Julián Hernández Vamos que nos vamos— 07-06-2013

Teatro de los Campos Elíseos, 29 de mayo de 1913. El barón y la baronesa de La Grandeur asisten a un estreno.

—¿Por qué tenemos que venir a ver esto, querida? ¡Odio el puto ballet! ¡Odio a esta panda de maricones rusos! El año pasado sacaron mujeres desnudas haciendo guarrerías. ¡A saber qué mierda vemos hoy!

—Pero, querido, ¡está el todo París aquí esta noche…!

—¿El todo París? ¿El todo París? ¡Pues que follen al todo París! Lo que daría por una copa de absenta ahora mismo…

—Chsss… Cállese, querido, que ya sale el director. Se llama… A ver qué pone en el programa… ¿Me deja su monóculo, querido? Ah, ahora sí: M. Montesquieu, creo. La obra es sobre algo de sacro. ¿Eso es un hueso, verdad?

Pierre Monteux levanta la batuta. Suena un fagot en el registro alto. Casi inmediatamente se oyen carraspeos, toses y risitas en el patio de butacas. Diaghilev observa al público por un agujerito practicado en el fondo del decorado. Nijinski está a su lado mordiéndose las uñas.

—Mmmmh… Ya sospechaba yo que hoy iba a pasar algo. ¡Pero ha empezado demasiado pronto…! Tú tranquilo, ¿eh, Vaslav?, que Pierre aguanta lo que le echen. Joder, esto que ha escrito Igor es la hostia… Por cierto, ¿dónde se ha metido el hijoputa?

Los comentarios empiezan a subir de volumen. Se oyen palabras malsonantes y aplausos. Cocteau se levanta de su butaca mientras Picasso intenta calmarle.

—¡Silencio, desgraciados! ¡Malnacidos, petimetres, sifilíticos! ¡Sois un montón de estiércol! ¡Y vuestras mujeres, un atajo de rameras desdentadas!

—¡Cállate, Jean, por Dios, que de esta nos matan! No, si esto acaba mal…

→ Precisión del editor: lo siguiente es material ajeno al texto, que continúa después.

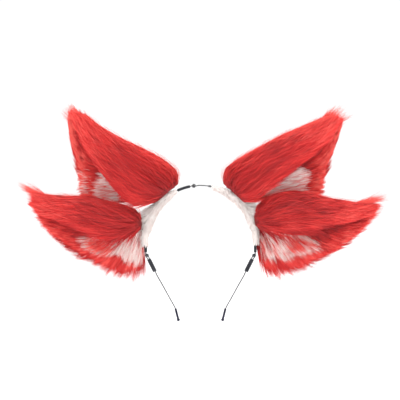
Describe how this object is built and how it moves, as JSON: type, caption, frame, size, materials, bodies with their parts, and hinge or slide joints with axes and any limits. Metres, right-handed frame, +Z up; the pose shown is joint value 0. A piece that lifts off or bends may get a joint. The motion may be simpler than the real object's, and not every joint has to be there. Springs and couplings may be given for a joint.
{
  "type": "animal ears headband",
  "caption": "Folding wire headband with long-pile faux-fur animal ears, a white plush wrap, hinged wire legs and rubber tips.",
  "frame": {"origin": "underside of the band at its top centre, where it rests on the head", "axes": "+Z up, -Y towards the front, +X to the right in the front view"},
  "size_m": [0.413, 0.039, 0.2503],
  "materials": {
    "steel": "drawn wire, lightly polished",
    "sleeve_rubber": "matt shrink sleeve",
    "tip_rubber": "smooth moulded rubber",
    "white_plush": "short white plush",
    "red_fur": "long combed faux fur, silky sheen",
    "red_lining": "dense red underfur",
    "white_tuft": "long white faux fur",
    "felt": "pressed felt",
    "thread": "sewing thread"
  },
  "bodies": {
    "right_half": {"right_arc_wire": "steel", "top_ferrule": "steel", "top_hinge_rivet": "steel", "right_band_plush": "white_plush", "right_end_sleeve": "sleeve_rubber", "right_hinge_rivet": "steel", "right_upper_ear_fur": "red_fur", "right_upper_ear_lining": "red_lining", "right_upper_ear_tuft": "white_tuft", "right_upper_ear_wire": "steel", "right_upper_ear_pad": "felt", "right_upper_ear_stitch_a": "thread", "right_upper_ear_stitch_b": "thread", "right_lower_ear_fur": "red_fur", "right_lower_ear_lining": "red_lining", "right_lower_ear_tuft": "white_tuft", "right_lower_ear_wire": "steel", "right_lower_ear_pad": "felt", "right_lower_ear_stitch_a": "thread", "right_lower_ear_stitch_b": "thread"},
    "left_half": {"left_arc_wire": "steel", "left_top_sleeve": "sleeve_rubber", "left_band_plush": "white_plush", "left_end_sleeve": "sleeve_rubber", "left_hinge_rivet": "steel", "left_upper_ear_fur": "red_fur", "left_upper_ear_lining": "red_lining", "left_upper_ear_tuft": "white_tuft", "left_upper_ear_wire": "steel", "left_upper_ear_pad": "felt", "left_upper_ear_stitch_a": "thread", "left_upper_ear_stitch_b": "thread", "left_lower_ear_fur": "red_fur", "left_lower_ear_lining": "red_lining", "left_lower_ear_tuft": "white_tuft", "left_lower_ear_wire": "steel", "left_lower_ear_pad": "felt", "left_lower_ear_stitch_a": "thread", "left_lower_ear_stitch_b": "thread"},
    "left_leg": {"left_leg_wire": "steel", "left_leg_sleeve": "sleeve_rubber", "left_leg_tip": "tip_rubber"},
    "right_leg": {"right_leg_wire": "steel", "right_leg_sleeve": "sleeve_rubber", "right_leg_tip": "tip_rubber"}
  },
  "joints": [
    {"name": "top_fold", "type": "hinge", "parent": "right_half", "child": "left_half", "pos_m": [-0.008, 0, 0.00016], "axis": [0, 0, 1], "range_deg": [-120, 120]},
    {"name": "left_leg_fold", "type": "hinge", "parent": "left_half", "child": "left_leg", "pos_m": [-0.0643, 0, -0.0832], "axis": [0, -1, 0], "range_deg": [-26, 120]},
    {"name": "right_leg_fold", "type": "hinge", "parent": "right_half", "child": "right_leg", "pos_m": [0.0643, 0, -0.0832], "axis": [0, 1, 0], "range_deg": [-26, 120]}
  ]
}
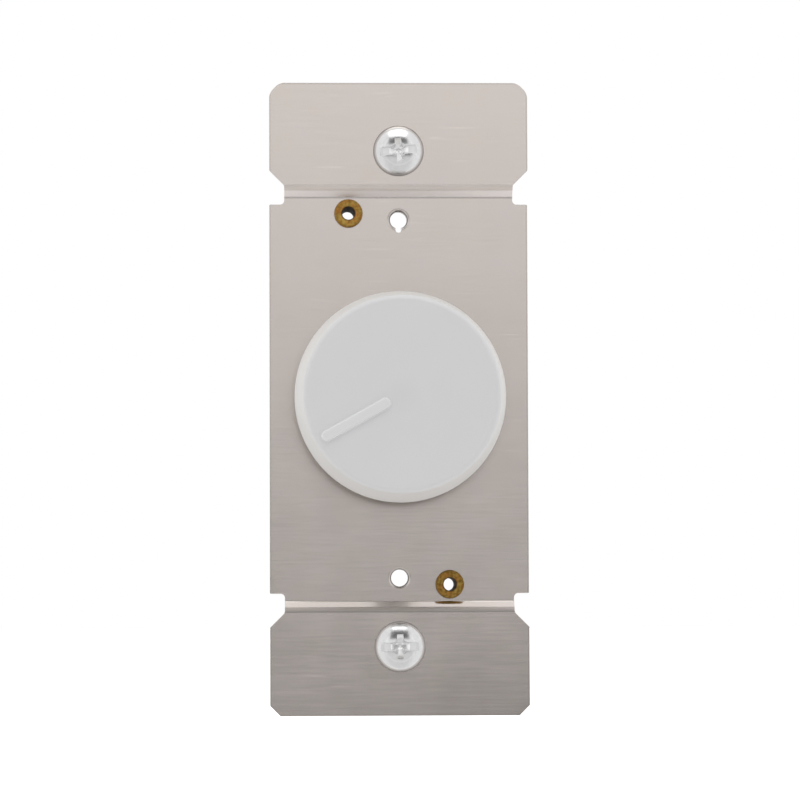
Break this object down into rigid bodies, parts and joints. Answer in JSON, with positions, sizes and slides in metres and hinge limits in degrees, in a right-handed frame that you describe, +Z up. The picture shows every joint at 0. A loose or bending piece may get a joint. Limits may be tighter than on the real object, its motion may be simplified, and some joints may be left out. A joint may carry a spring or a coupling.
{
  "type": "rotary dimmer switch",
  "caption": "Rotary dimmer switch on a pressed metal mounting strap, with a round push-on knob, a moulded rear housing and captive mounting screws.",
  "frame": {"origin": "on the knob's axis, in the wall plane: the front face of the strap's plate, level with the backs of its ears", "axes": "+X right as seen from the room, +Y into the wall along the knob's axis, +Z up along the strap"},
  "size_m": [0.0434, 0.043, 0.1064],
  "materials": {
    "strap_aluminium": "fine brushed, cut edges brighter",
    "knob_white": "satin moulded",
    "screw_zinc": "bright zinc plated",
    "eyelet_brass": "rolled, slightly darkened",
    "housing_black": "moulded, fine grain",
    "washer_fibre": "vulcanised fibre",
    "bushing_metal": "turned",
    "shaft_metal": "turned",
    "spring_steel": "hardened strip",
    "pot_steel": "tin plated",
    "wafer_phenolic": "punched laminate",
    "track_carbon": "printed",
    "contact_bronze": "stamped strip",
    "carrier_nylon": "moulded",
    "board_laminate": "laminate",
    "triac_package": "moulded on a tinned tab",
    "insulator_film": "film",
    "choke_ferrite": "painted powder core",
    "choke_wire": "enamelled",
    "capacitor_case": "moulded box",
    "timing_case": "dipped film",
    "resistor_body": "lacquered",
    "diac_glass": "glass bead"
  },
  "bodies": {
    "strap_assembly": {"mounting_strap": "strap_aluminium", "rear_housing": "housing_black", "upper_eyelet": "eyelet_brass", "lower_eyelet": "eyelet_brass", "upper_retaining_washer": "washer_fibre", "lower_retaining_washer": "washer_fibre", "shaft_bushing": "bushing_metal", "potentiometer_case": "pot_steel", "potentiometer_wafer": "wafer_phenolic", "resistance_track": "track_carbon", "left_potentiometer_terminal": "contact_bronze", "middle_potentiometer_terminal": "contact_bronze", "right_potentiometer_terminal": "contact_bronze", "switch_base": "wafer_phenolic", "switch_blade": "contact_bronze", "switch_fixed_contact": "contact_bronze", "circuit_board": "board_laminate", "triac": "triac_package", "triac_insulator": "insulator_film", "triac_rivet": "screw_zinc", "choke_core": "choke_ferrite", "choke_winding": "choke_wire", "noise_capacitor": "capacitor_case", "timing_capacitor": "timing_case", "diac": "diac_glass", "timing_resistor": "resistor_body", "trim_resistor": "resistor_body"},
    "knob_assembly": {"knob": "knob_white", "knob_spring_clip": "spring_steel", "control_shaft": "shaft_metal", "shaft_retaining_ring": "spring_steel", "wiper_carrier": "carrier_nylon", "wiper_contact": "contact_bronze", "switch_cam": "carrier_nylon"},
    "upper_screw": {"upper_mounting_screw": "screw_zinc"},
    "lower_screw": {"lower_mounting_screw": "screw_zinc"}
  },
  "joints": [
    {"name": "knob_turn", "type": "hinge", "parent": "strap_assembly", "child": "knob_assembly", "pos_m": [0, 0, 0], "axis": [0, 1, 0], "range_deg": [0, 240]},
    {"name": "upper_screw_turn", "type": "hinge", "parent": "strap_assembly", "child": "upper_screw", "pos_m": [0, 0, 0.04167], "axis": [0, 1, 0], "continuous": true},
    {"name": "lower_screw_turn", "type": "hinge", "parent": "strap_assembly", "child": "lower_screw", "pos_m": [0, 0, -0.04167], "axis": [0, 1, 0], "continuous": true}
  ]
}
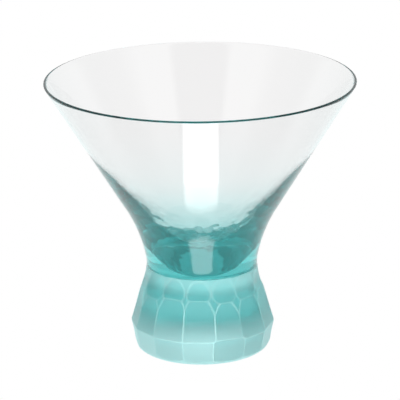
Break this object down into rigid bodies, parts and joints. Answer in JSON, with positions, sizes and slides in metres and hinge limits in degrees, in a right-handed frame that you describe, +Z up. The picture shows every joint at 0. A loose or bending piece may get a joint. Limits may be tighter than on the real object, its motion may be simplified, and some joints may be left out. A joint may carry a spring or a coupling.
{
  "type": "martini glass",
  "caption": "Stemless martini glass: thin polished conical bowl with a thick clear bottom, waisted into a heavy solid foot ground in frosted hollow facets.",
  "frame": {"origin": "centre of the base, on the surface the glass stands on", "axes": "+Z up along the axis of the bowl, towards the mouth; -Y towards the front; +X to the right of a viewer in front"},
  "size_m": [0.12, 0.12, 0.1077],
  "materials": {
    "polished_glass": "polished, clear aqua tint",
    "frosted_glass": "ground matte, frosted, aqua tint"
  },
  "bodies": {
    "root": {"bowl": "polished_glass", "foot": "frosted_glass"}
  },
  "joints": []
}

—¡Eso es lo que quiero! ¡Conflicto! ¡Guerra! ¡El principio generador de todas las cosas! ¡Purificación por la sangre! ¡El Arte Nuevo es catarsis o no es! ¡A por ellos, Pablo, a por ellos!

—Pero Jean…

Un grito. Alguien cae al suelo. Vuelan sillas. Puños golpeando narices. Griterío ensordecedor ahora. Subido en una butaca de la fila siete, Satie golpea con su bastón a la baronesa y al barón de La Grandeur.

—¡Puta, puta, reputa…! ¡Puto, puto, reputo…! (Pero qué bien me lo estoy pasando, mon Dieu…) ¡Chupadme la polla, bastardos!

—¡Ay, ay, ay, ay, ay…! ¡Por favor, señor! ¡Se la chupamos, se la chupamos!

Pierre Monteux sigue dirigiendo como si la cosa no fuera con él. Diaghilev ordena encender y apagar los focos para parar el tumulto. Los ánimos se excitan aún más. Los bailarines apenas oyen a la orquesta. Entre bambalinas, Nijinski se desgañita contándoles los compases.

—¡Un—dos—tres! ¡Cinquillo! ¡Diecisiete! Ah, no, que eran once… ¡Once, once! (Me cago en la madre que parió a Igor…) ¡No, coño, esto no era para vosotros! ¡Ahora tres por dieciséis! O algo así…

Los bailarines ejecutan unos pasos con las manos en los mofletes. Un hombre se levanta y les grita.

—¡Un médico! ¡Ja, ja, ja! No, ¡dos! ¡Un dentista! ¡Ja, ja, j…!

El hombre enmudece y se lleva las manos al cuello intentando contener el chorro de sangre. Gide rodea con los brazos a Léger.

—¡Por Dios, Fernand, suelta la navaja! ¡Que te pierdes!

—¡Déjame, André, que a este lo remato aquí mismo!

Suenan disparos. Varios cuerpos sin vida caen de los palcos como peleles. Tras una sección final que parece acompañar el paroxismo de la lucha, la obra termina con un acorde, disonante y en fortísimo, de las cuerdas graves, la percusión y los metales.

—¡CHAN!

Algunos músicos huyen despavoridos; otros saltan a las butacas utilizando sus instrumentos como armas. Los bailarines tropiezan unos con otros y un par de ellos caen al foso de la orquesta. Pierre Monteux, con el frac salpicado de sangre, saluda inclinándose. Paul Claudel aplaude con corrección. A su lado, Coco Chanel pierde la compostura.

—Bravo. Bravo.

—¡Cállate, meapilas…! ¡Fóllame, Igor! ¡Soy tuya! ¡Aquí está mi coño francés esperando tu polla rusa!

Tras el escenario, el fragor de la batalla suena amortiguado. Diaghilev encuentra a Stravinsky debajo de una mesa. Le agarra a él y a Nijinski y los saca a empujones por la puerta trasera del teatro. Los tres se pierden en la noche parisina a todo correr.

—¡Qué de puta madre! ¡Justo lo que quería! ¡Dentro de cien años seguirán hablando de esto! ¡Hemos pasado a la historia, chicos!

Nijinski y Stravinsky, que corren intentando estrangularse el uno al otro, se paran en seco.